### Short problem
Quote only the lines from the line containing "screws.append(shank.fuse(head).cut(slot))" to the line containing "obj.matrix_world = Matrix.Identity(4)", with both of those lines included, please, exactly as written.
* * * *
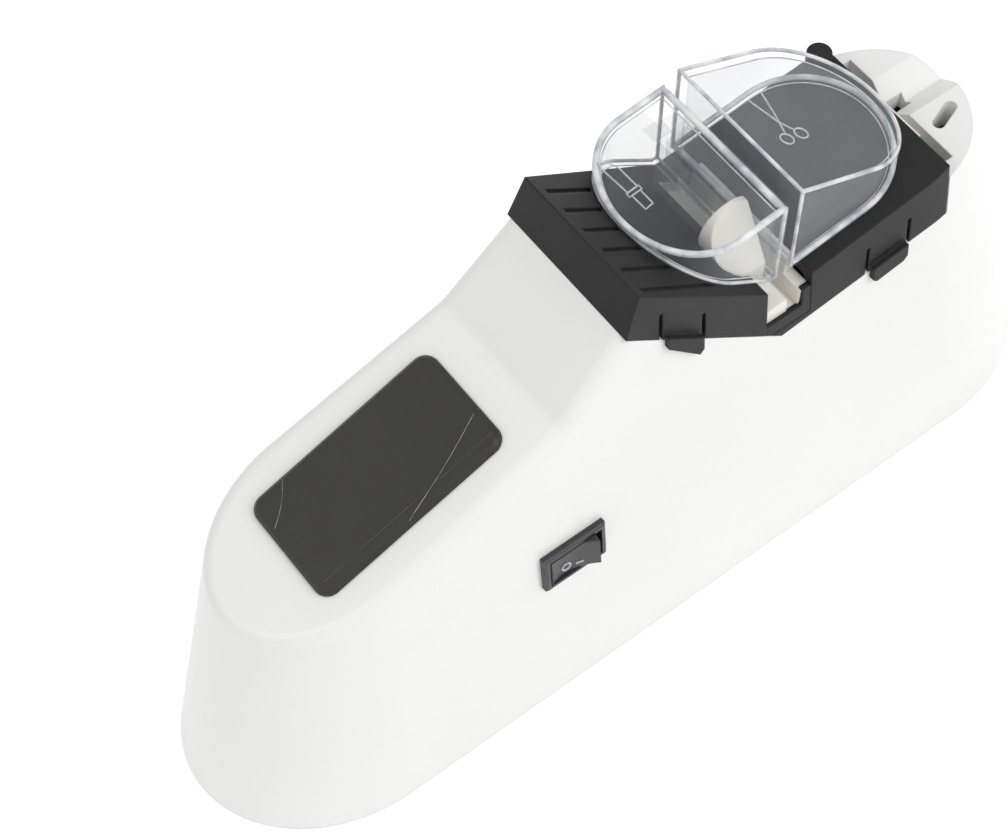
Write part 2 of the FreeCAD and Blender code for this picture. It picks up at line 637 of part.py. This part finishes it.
def rear_wheel_nut():
    x0 = REAR_WHEEL_X + WHEEL_W / 2
    washer = bar(6.5, x0, x0 + 0.8)
    points = [V(x0 + 0.8, 3.6 * math.cos(k * math.pi / 3), AXIS_Z + 3.6 * math.sin(k * math.pi / 3))
              for k in range(6)]
    nut = Part.Face(Part.makePolygon(points + points[:1])).extrude(V(2.8, 0, 0))
    return washer.fuse(nut).cut(bar(SHAFT_R, x0 - 1, x0 + 10))


def strap_screw_places():
    return [(x + CRADLE_T / 2, side * STRAP_SCREW_Y) for x in CRADLE_X for side in (-1, 1)]


def motor_straps():
    """Steel half-rings that hold the motor down in its cradle."""
    straps = []
    for x in CRADLE_X:
        ring = bar(MOTOR_R + STRAP_T, x, x + CRADLE_T).cut(box(x - 1, x + 4, -20, 20, 40, AXIS_Z))
        ring = ring.fuse(box(x, x + CRADLE_T, -CRADLE_HALF, CRADLE_HALF, AXIS_Z, AXIS_Z + STRAP_T))
        ring = ring.cut(bar(MOTOR_R, x - 1, x + 4))
        for px, py in strap_screw_places():
            ring = ring.cut(post(STRAP_SCREW_R, px, py, AXIS_Z - 1, AXIS_Z + 3))
        straps.append(ring)
    return Part.makeCompound(straps)


def strap_screws():
    screws = []
    z = AXIS_Z + STRAP_T
    for x, y in strap_screw_places():
        shank = post(STRAP_SCREW_R, x, y, AXIS_Z - 7, z)
        head = post(1.9, x, y, z, z + 1.4)
        slot = box(x - 1.5, x + 1.5, y - 0.25, y + 0.25, z + 0.8, z + 2)
        screws.append(shank.fuse(head).cut(slot))
    return Part.makeCompound(screws)


PARTS = (
    upper_housing, base_cover, housing_screws, rubber_feet, deck_plate,
    top_cap, knife_guard, scissors_guard, blade_guide,
    switch_bezel, switch_rocker, switch_body, switch_terminals, dc_jack, dc_jack_pin,
    motor_can, motor_end_bell, motor_bushings, motor_terminals, motor_magnets,
    motor_armature, motor_commutator, motor_shaft, motor_straps, strap_screws,
    grinding_wheel, wheel_hub, wheel_nut, rear_wheel, rear_wheel_hub, rear_wheel_nut)


def main():
    os.makedirs("parts", exist_ok=True)
    for make in PARTS:
        shape = make()
        shape.exportStep("parts/%s.step" % make.__name__)
        box_ = shape.BoundBox
        print("%-18s solids %d valid %s volume %.0f  x %.1f..%.1f y %.1f..%.1f z %.1f..%.1f" % (
            make.__name__, len(shape.Solids), shape.isValid(), shape.Volume, box_.XMin, box_.XMax,
            box_.YMin, box_.YMax, box_.ZMin, box_.ZMax))


main()
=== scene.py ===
import math

import bpy
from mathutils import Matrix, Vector


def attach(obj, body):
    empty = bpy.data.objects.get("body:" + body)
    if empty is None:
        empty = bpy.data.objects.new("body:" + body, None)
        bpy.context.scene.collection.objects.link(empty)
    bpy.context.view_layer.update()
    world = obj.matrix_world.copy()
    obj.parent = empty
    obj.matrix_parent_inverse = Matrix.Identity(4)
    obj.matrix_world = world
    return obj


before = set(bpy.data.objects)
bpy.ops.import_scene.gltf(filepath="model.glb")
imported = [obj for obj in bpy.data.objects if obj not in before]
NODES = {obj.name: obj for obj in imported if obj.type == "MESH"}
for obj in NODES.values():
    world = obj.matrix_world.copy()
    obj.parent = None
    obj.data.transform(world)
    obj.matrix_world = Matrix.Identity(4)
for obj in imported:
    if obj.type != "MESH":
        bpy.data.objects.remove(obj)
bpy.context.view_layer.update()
MM = 0.001

# Camera: the photograph's viewing angle in degrees and its place in metres, fitted to the housing's corners
VIEW_AZIMUTH, VIEW_ELEVATION = -37.24, 59.01
VIEW_DISTANCE = 0.50836
VIEW_TARGET = Vector((-0.02058, 0.01248, 0.0415))
PHOTO_W = 1008
FOCAL_PIXELS = 2500.0
SENSOR_MM = 36.0

# Studio: even fill from all round, a key lamp over the switch side and a weaker one over the nose
FILL = 0.56
LAMP_TARGET = Vector((0.0, 0.0, 0.05))
KEY_LAMP = {"azimuth": 20.0, "elevation": 50.0, "distance": 1.2, "size": 0.9, "power": 5.8}
SIDE_LAMP = {"azimuth": -100.0, "elevation": 45.0, "distance": 1.4, "size": 1.0, "power": 2.6}
FLOOR_REACH, FLOOR_GLOW = 3.0, 0.45

# The cap's V-shaped top: X and Z of its corners, in millimetres as in the part
PEAK, VALLEY, CAP_END = (-12.9, 113.5), (21.5, 86.6), (63.7, 91.5)

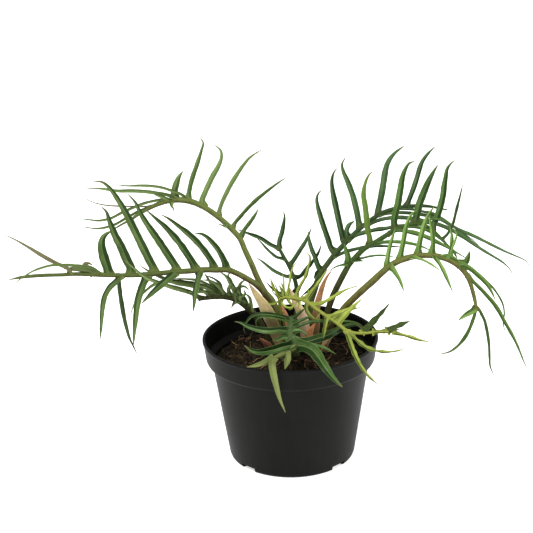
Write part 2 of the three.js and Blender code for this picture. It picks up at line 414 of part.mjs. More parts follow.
// A sheath is a dry or fleshy strip that once wrapped a leaf: seen width and [across, up, back] points.
const SHEATHS = {
  sheath_tan: [0xb9a878, 13, [11, -76, 3], [7, -62, 0], [3.5, -52, -3], [0, -43.5, -4], [-4.3, -35.5, -4],
    [-10, -27, -3.5], [-17.3, -15.5, -3]],
  sheath_salmon: [0xb97a58, 7.2, [45.5, -74, 3], [46.5, -42, 7], [49.8, -29, 10], [53.2, -19, 11.5],
    [57.3, -11, 13], [62.5, -4.5, 14]],
  sheath_rose: [0xc08a70, 5.6, [20, -79, 0], [19.5, -56, 0], [17.7, -47, 0], [15, -41, 0],
    [12.3, -34.5, 0]],
  sheath_beige: [0xb8a089, 11, [34, -77, 9], [33.5, -52, 11], [30.5, -42, 12], [26.5, -34, 14],
    [23.3, -26, 15], [21.3, -20.5, 15.5]],
  sheath_orange: [0xbd7d50, 9, [38, -82, -2], [37.3, -70, -9], [40.3, -62, -10], [45.5, -54.5, -9]],
  sheath_pink: [0xa86f5c, 7.5, [4, -82, 9], [-1.5, -74, -2], [-8.5, -67.5, -8]],
  sheath_straw: [0xd0b890, 6.5, [51, -82, -8], [55, -73.5, -16], [60, -67.5, -19.5], [66.5, -64.5, -21]],
};

// A point's sight line meets its depth.
function spot([across, up, back]) {
  const [sin, cos] = [Math.sin(EYE_PITCH), Math.cos(EYE_PITCH)];
  const slope = up / EYE_DISTANCE;
  const reach = (back + EYE_DISTANCE * cos) / (cos + slope * sin);
  return new THREE.Vector3(
    AIM.x + (reach * across) / EYE_DISTANCE,
    back,
    AIM.z + EYE_DISTANCE * sin + reach * (slope * cos - sin),
  );
}

const EYE = new THREE.Vector3(
  AIM.x,
  -EYE_DISTANCE * Math.cos(EYE_PITCH),
  AIM.z + EYE_DISTANCE * Math.sin(EYE_PITCH),
);

// Closed geometry as a solid for joining and cutting.
function solid(geometry) {
  const bare = new THREE.BufferGeometry();
  bare.setAttribute("position", geometry.getAttribute("position"));
  if (geometry.index) bare.setIndex(geometry.index);
  const merged = mergeVertices(bare, 1e-4);
  const triVerts = new Uint32Array(merged.index.array);
  return new wasm.Manifold(
    new wasm.Mesh({ numProp: 3, vertProperties: merged.attributes.position.array, triVerts }),
  );
}

function joined(solids) {
  return solids.reduce((all, next) => all.add(next));
}

function mesh(name, made, colour, roughness) {
  const { vertProperties, triVerts } = made.getMesh();
  const geometry = new THREE.BufferGeometry();
  geometry.setAttribute("position", new THREE.BufferAttribute(vertProperties, 3));
  geometry.setIndex(new THREE.BufferAttribute(triVerts, 1));
  geometry.computeVertexNormals();
  const material = new THREE.MeshStandardMaterial({ color: colour, roughness, metalness: 0 });
  const result = new THREE.Mesh(geometry, material);
  result.name = name;
  return result;
}

// A profile of [radius, height] pairs turned round the Z axis.
function turned(profile, sides) {
  const points = profile.map(([radius, height]) => new THREE.Vector2(radius, height));
  return new THREE.LatheGeometry(points, sides).rotateX(Math.PI / 2);
}

// Where a curve is at t, the way along it and the ways facing the eye and beside it, turned about it.
function frameAt(curve, t, turn) {
  const middle = curve.getPoint(t);
  const along = curve.getTangent(t);
  const facing = EYE.clone().sub(middle);
  facing.addScaledVector(along, -facing.dot(along)).normalize();
  facing.applyAxisAngle(along, turn);
  return { middle, along, facing, side: facing.clone().cross(along) };
}

// A unit prism bent along a curve: section(t) gives the half width, half thickness and turn there.
function swept(curve, outline, steps, section) {
  const geometry = new THREE.ExtrudeGeometry(outline, { steps, depth: 1, bevelEnabled: false });
  const position = geometry.getAttribute("position");
  for (let i = 0; i < position.count; i++) {
    const t = position.getZ(i);
    const { width, thickness, turn } = section(t);
    const { middle, facing, side } = frameAt(curve, t, turn);
    middle.addScaledVector(side, position.getX(i) * width);
    middle.addScaledVector(facing, position.getY(i) * thickness);
    position.setXYZ(i, middle.x, middle.y, middle.z);
  }
  return solid(geometry);
}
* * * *
### Result
        screws.append(shank.fuse(head).cut(slot))
    return Part.makeCompound(screws)


PARTS = (
    upper_housing, base_cover, housing_screws, rubber_feet, deck_plate,
    top_cap, knife_guard, scissors_guard, blade_guide,
    switch_bezel, switch_rocker, switch_body, switch_terminals, dc_jack, dc_jack_pin,
    motor_can, motor_end_bell, motor_bushings, motor_terminals, motor_magnets,
    motor_armature, motor_commutator, motor_shaft, motor_straps, strap_screws,
    grinding_wheel, wheel_hub, wheel_nut, rear_wheel, rear_wheel_hub, rear_wheel_nut)


def main():
    os.makedirs("parts", exist_ok=True)
    for make in PARTS:
        shape = make()
        shape.exportStep("parts/%s.step" % make.__name__)
        box_ = shape.BoundBox
        print("%-18s solids %d valid %s volume %.0f  x %.1f..%.1f y %.1f..%.1f z %.1f..%.1f" % (
            make.__name__, len(shape.Solids), shape.isValid(), shape.Volume, box_.XMin, box_.XMax,
            box_.YMin, box_.YMax, box_.ZMin, box_.ZMax))


main()
=== scene.py ===
import math

import bpy
from mathutils import Matrix, Vector


def attach(obj, body):
    empty = bpy.data.objects.get("body:" + body)
    if empty is None:
        empty = bpy.data.objects.new("body:" + body, None)
        bpy.context.scene.collection.objects.link(empty)
    bpy.context.view_layer.update()
    world = obj.matrix_world.copy()
    obj.parent = empty
    obj.matrix_parent_inverse = Matrix.Identity(4)
    obj.matrix_world = world
    return obj


before = set(bpy.data.objects)
bpy.ops.import_scene.gltf(filepath="model.glb")
imported = [obj for obj in bpy.data.objects if obj not in before]
NODES = {obj.name: obj for obj in imported if obj.type == "MESH"}
for obj in NODES.values():
    world = obj.matrix_world.copy()
    obj.parent = None
    obj.data.transform(world)
    obj.matrix_world = Matrix.Identity(4)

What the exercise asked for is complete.